The trickiest part was constructing the controller’s enclosure. As I live in a third-floor apartment, I don’t have space for a workshop (or even a dedicated workbench). My equipment is restricted to the small hand tools I occasionally use to build scale models. So a metal enclosure, for example, wasn’t really an option.
I settled on basswood. It’s commonly used to make architectural models, so beams and strips are available from art supply stores in precut shapes and sizes. Some sawing and gluing of about $5 worth of wood produced an enclosure. The joysticks were held in place by grooves cut into supporting beams.

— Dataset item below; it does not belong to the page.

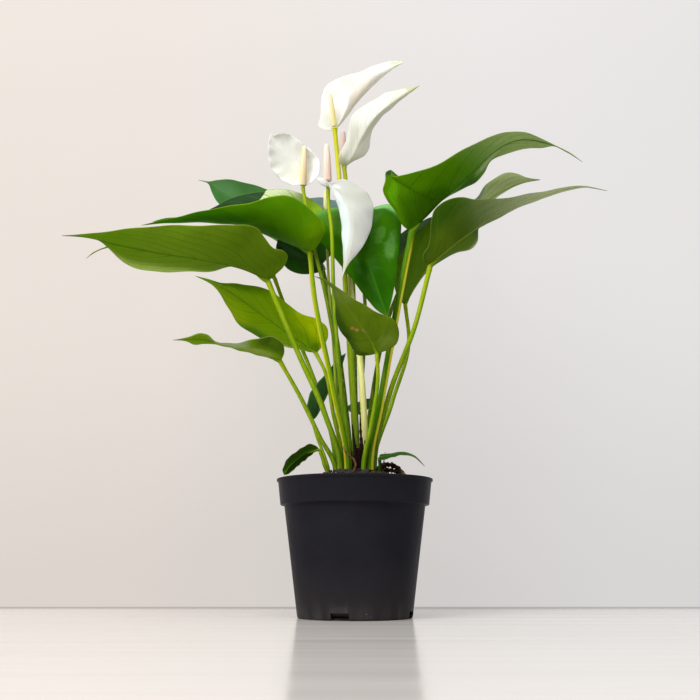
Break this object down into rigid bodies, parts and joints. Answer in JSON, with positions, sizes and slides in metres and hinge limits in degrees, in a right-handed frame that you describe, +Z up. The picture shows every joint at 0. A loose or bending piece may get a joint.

While this arrangement probably isn’t robust enough to withstand the kind of button-mashing frenzy a first-person-shooter video game would elicit, it’s just fine for the more subtly operated Orbiter.
A micro USB cable connects the controller to the computer running Orbiter: The computer’s USB port provides all the power the controller requires, but I had to install a driver to make Microsoft Windows recognize the Leonardo. When you operate the controller, the existing keyboard and mouse remain active, so Orbiter’s full set of commands is available.
I did have to tweak Orbiter’s configuration to use the controller. Normally, Orbiter assigns the rotation and translation commands to the numeric keypad found on full-size keyboards. However, the Leonardo does not support the ability to distinguish between, say, the 8 on the keypad and the 8 in the row above the letters. Fortunately, Orbiter stores its key assignments in an easily edited text file, so a few moments’ work mapped the relevant commands onto the keystrokes I had programmed into the Leonardo.
Once that was done, I launched Orbiter and was instantly able to control my virtual spacecraft with my new controller. A quick flight around the ISS and a perfect docking confirmed the new ease in spacecraft handling—and the new ease in building custom USB hardware—provided by the Leonardo.